We can do similar split-retry in concatOutput.

firestarman commented 1 month ago

similar as https://github.com/NVIDIA/spark-rapids/issues/11584

revans2 commented 1 month ago

I don't think what you are asking is reasonable. Nor do I think it is going to fix your issue. There is some other problem that is causing memory issues that we need to track down.

When doing an out of core sort the algorithm will

1) read in a batch of data 2) sort it 3) split it into smaller batches (approximately 1/16th the size of a target batch) 4) save the start and end rows so we can sort these batches.

Then once all of the input has been read in the batches are sorted by their starting rows and 1 batch size worth of data is read merge sorted. Then that data is split up into a few different sections. A section that is fully sorted and can be released, and a section that is not fully sorted yet. The second section is then broken down into smaller batches and the process repeats.

The retry that is throwing an exception saying it is totally out of memory and cannot do anything more is in the part that is after the merge sort has finished and it is trying to split the data into smaller batches/release the output data.

First off we are already splitting the data, so I don't know how to save memory by splitting that data further just so we can keep track of it and try and split it again.

Second the amount of memory that we should be working on should be very close to 1 target batch size. The only way this is not going to be the case is if there is extreme skew in the size of the rows in the data and we get that split wrong, or if there is something else going on that is really bad.

Can we please treat this situation as a bug instead of a feature? I would really love to see what size the batches are, and what else is happening on other threads. Are they getting rolled back or what?

firestarman commented 1 month ago

I don't think what you are asking is reasonable. Nor do I think it is going to fix your issue. There is some other problem that is causing memory issues that we need to track down.

Thx for the info. Very helpful. Updated the description for a better understanding on what I am asking here. Actually i have made a local change here and am preparing the formal PR.
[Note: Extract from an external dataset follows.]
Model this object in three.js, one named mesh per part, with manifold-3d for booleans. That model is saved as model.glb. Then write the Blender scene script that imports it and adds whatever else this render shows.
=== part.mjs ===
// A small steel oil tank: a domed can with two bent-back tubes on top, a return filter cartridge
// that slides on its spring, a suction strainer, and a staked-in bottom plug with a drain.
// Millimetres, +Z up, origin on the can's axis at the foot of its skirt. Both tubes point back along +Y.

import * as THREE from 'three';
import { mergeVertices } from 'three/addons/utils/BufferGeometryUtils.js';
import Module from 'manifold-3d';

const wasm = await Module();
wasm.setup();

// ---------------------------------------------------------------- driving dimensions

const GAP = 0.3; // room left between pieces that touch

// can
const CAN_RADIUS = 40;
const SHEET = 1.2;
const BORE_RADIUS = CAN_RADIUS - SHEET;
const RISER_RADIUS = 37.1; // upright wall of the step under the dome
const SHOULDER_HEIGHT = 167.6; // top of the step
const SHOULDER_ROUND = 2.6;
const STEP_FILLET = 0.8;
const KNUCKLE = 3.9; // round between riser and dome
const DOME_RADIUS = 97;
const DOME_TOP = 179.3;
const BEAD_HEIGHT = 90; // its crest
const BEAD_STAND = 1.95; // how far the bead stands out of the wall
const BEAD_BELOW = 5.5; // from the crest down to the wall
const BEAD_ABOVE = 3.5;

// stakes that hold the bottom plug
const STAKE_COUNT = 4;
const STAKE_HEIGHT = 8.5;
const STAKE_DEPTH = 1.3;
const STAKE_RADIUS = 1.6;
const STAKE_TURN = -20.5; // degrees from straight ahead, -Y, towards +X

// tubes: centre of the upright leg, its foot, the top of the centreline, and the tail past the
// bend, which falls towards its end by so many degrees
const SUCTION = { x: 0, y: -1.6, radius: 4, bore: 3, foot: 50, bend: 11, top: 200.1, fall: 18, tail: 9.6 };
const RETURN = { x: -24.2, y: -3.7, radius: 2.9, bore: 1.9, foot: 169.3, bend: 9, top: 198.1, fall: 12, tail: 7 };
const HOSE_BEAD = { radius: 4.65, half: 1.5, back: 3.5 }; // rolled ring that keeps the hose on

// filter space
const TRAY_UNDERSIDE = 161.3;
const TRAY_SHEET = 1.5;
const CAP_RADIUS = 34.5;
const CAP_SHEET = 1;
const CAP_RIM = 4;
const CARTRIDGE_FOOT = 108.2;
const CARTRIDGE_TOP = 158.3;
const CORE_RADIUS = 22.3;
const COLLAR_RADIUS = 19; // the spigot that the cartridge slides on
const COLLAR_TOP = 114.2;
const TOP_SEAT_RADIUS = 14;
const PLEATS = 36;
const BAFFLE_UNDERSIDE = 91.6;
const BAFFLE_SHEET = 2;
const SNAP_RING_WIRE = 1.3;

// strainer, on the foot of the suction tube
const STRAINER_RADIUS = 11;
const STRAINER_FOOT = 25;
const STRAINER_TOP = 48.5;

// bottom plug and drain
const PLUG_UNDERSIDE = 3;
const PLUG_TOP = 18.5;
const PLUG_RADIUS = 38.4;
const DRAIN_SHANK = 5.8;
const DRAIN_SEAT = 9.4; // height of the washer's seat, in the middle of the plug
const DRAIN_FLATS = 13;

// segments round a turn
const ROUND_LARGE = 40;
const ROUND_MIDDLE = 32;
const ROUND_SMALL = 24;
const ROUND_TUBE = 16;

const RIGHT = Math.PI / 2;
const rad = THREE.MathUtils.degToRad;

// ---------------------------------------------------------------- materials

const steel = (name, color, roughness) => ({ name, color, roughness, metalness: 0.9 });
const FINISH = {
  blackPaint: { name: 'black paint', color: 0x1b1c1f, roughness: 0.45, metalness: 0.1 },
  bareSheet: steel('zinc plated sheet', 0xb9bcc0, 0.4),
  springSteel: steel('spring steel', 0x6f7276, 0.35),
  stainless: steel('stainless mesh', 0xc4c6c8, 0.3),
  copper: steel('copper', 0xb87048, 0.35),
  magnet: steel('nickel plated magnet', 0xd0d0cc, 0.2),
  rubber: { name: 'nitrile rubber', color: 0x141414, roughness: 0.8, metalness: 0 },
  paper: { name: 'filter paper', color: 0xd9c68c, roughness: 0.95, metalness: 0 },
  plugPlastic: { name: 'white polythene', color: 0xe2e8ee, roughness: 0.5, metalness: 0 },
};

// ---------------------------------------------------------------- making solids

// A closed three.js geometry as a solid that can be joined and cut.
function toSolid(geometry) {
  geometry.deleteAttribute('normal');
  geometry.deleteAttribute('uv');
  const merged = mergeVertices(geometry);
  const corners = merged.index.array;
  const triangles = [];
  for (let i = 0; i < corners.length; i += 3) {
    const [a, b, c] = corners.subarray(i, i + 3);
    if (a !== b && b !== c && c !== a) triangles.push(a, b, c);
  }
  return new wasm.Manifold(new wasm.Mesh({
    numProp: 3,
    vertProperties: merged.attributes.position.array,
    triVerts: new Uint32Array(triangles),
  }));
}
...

In the function mergeSortEnoughToOutput, it will first collect the small sorted batches (as told in NO. 3 in your comment above) with total size up to the target size, next do the merge-sort to get a single sorted table. Then return the single table or split it for the next round. The OOM happened just when splitting the sorted big table.

My idea is simple. Instread of splitting the sorted big table (it will probably fail since it requires the same size GPU memory as the splitting), we just retry the whole process again with smaller target size by starting with collecting the small sorted batches with smaller target size. (target_size/2), executing the merge-sort and splitting the sorted table. In the retry, we are handling a much smaller batch and it reuqires less GPU memory.

We can also do similar split-retry in concatOutput. It is for stability, not performance.

revans2 commented 1 month ago

I get what you want to do. What I am saying is that I think that it is hiding other problems. Lets take an example here.

I have 5 GiB of data to sort and a target batch size of 1 GiB. I read in, sort, and split the 5 GiB and end up with 40 smaller batches to try and merge sort. I pick the 8 batches with the lowest row in them. Those 8 batches should add up to almost exactly 1 GiB of data. So I merge sort them, which in the best case will require 1 GiB of input working memory, 1 GiB of output working memory and some amount of data for the gather maps, or something similar. So about 2 GiB of data. After I merge sort the data we release the original input (at least enough that it can spill again) and we are back at 1 GiB of max memory being used. Then I do some upper/lower bound calculations and figure out where to split the data. Then we split the data based on those bounds. So again I need 1 GiB of data for the input 1 GiB of data for the output and some small amount of data to say where the cutoffs are.

The maximum amount of memory being used here is a little over 2x the target batch size, and it should not be more than the memory needed to merge sort the inputs. If that is all true, then why are we running out of memory in the split?

There are a few possibilities and I want to understand what is happening.

  1. Another thread came in and grabbed more memory on the GPU in between the merge and the split operations. But if that is true the spill framework should have paused one of the threads and had it do a retry (not a split and retry). Split and retry should only happen if there is a single thread running and it is totally out of memory. So if that is the case then we have a bug in the spill framework somewhere, or some kind of a memory leak.
  2. The input batch is actually much larger than the 1 GiB we think it is and for some reason the merge sort is more memory efficient than the split is, so we happen to fail on the split. But we pull in batches without going over the target batch size, except in the case when we have to have at least two batches to merge sort. Even if that is happening here on a 16 GiB GPU we should still be able to get close to 7 GiB before we risk running out of GPU memory, and I find it really hard to believe that we would have enough input skew to cause this to happen.

I cannot think of any other situation where we could run out of memory, and arguably all of them are the result of a bug in our code. So I want to understand what is actually happening before we try and work around the issue.

firestarman commented 1 month ago

Got it. @winningsix We need to try to collect more information when getting the GPU OOM to understand what is happening.